§ **Provided material**

───

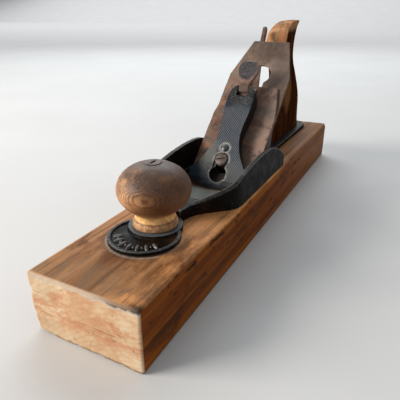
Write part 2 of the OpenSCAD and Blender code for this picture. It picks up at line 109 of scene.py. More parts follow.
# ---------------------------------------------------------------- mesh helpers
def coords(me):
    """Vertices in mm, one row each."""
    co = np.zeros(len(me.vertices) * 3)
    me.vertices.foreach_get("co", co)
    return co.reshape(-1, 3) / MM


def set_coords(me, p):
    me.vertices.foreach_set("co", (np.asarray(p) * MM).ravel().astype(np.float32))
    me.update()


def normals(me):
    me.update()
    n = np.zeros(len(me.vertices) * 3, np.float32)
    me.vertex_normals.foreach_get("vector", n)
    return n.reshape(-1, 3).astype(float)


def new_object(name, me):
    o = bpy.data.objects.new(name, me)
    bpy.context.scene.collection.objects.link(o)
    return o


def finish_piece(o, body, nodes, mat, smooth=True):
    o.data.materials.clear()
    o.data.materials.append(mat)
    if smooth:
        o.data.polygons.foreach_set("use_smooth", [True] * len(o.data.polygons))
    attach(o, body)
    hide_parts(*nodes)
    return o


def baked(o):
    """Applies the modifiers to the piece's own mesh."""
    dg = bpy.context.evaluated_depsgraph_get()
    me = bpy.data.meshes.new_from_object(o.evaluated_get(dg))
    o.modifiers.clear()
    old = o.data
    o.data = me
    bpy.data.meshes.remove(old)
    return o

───

§ **Directions for this task**
Write the complete data out, exactly as above.

§ **Problem solution**
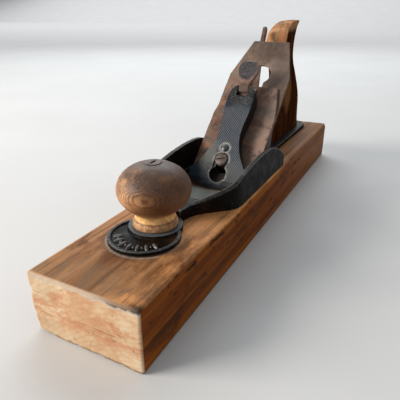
Write part 2 of the OpenSCAD and Blender code for this picture. It picks up at line 109 of scene.py. More parts follow.
# ---------------------------------------------------------------- mesh helpers
def coords(me):
    """Vertices in mm, one row each."""
    co = np.zeros(len(me.vertices) * 3)
    me.vertices.foreach_get("co", co)
    return co.reshape(-1, 3) / MM


def set_coords(me, p):
    me.vertices.foreach_set("co", (np.asarray(p) * MM).ravel().astype(np.float32))
    me.update()


def normals(me):
    me.update()
    n = np.zeros(len(me.vertices) * 3, np.float32)
    me.vertex_normals.foreach_get("vector", n)
    return n.reshape(-1, 3).astype(float)


def new_object(name, me):
    o = bpy.data.objects.new(name, me)
    bpy.context.scene.collection.objects.link(o)
    return o


def finish_piece(o, body, nodes, mat, smooth=True):
    o.data.materials.clear()
    o.data.materials.append(mat)
    if smooth:
        o.data.polygons.foreach_set("use_smooth", [True] * len(o.data.polygons))
    attach(o, body)
    hide_parts(*nodes)
    return o


def baked(o):
    """Applies the modifiers to the piece's own mesh."""
    dg = bpy.context.evaluated_depsgraph_get()
    me = bpy.data.meshes.new_from_object(o.evaluated_get(dg))
    o.modifiers.clear()
    old = o.data
    o.data = me
    bpy.data.meshes.remove(old)
    return o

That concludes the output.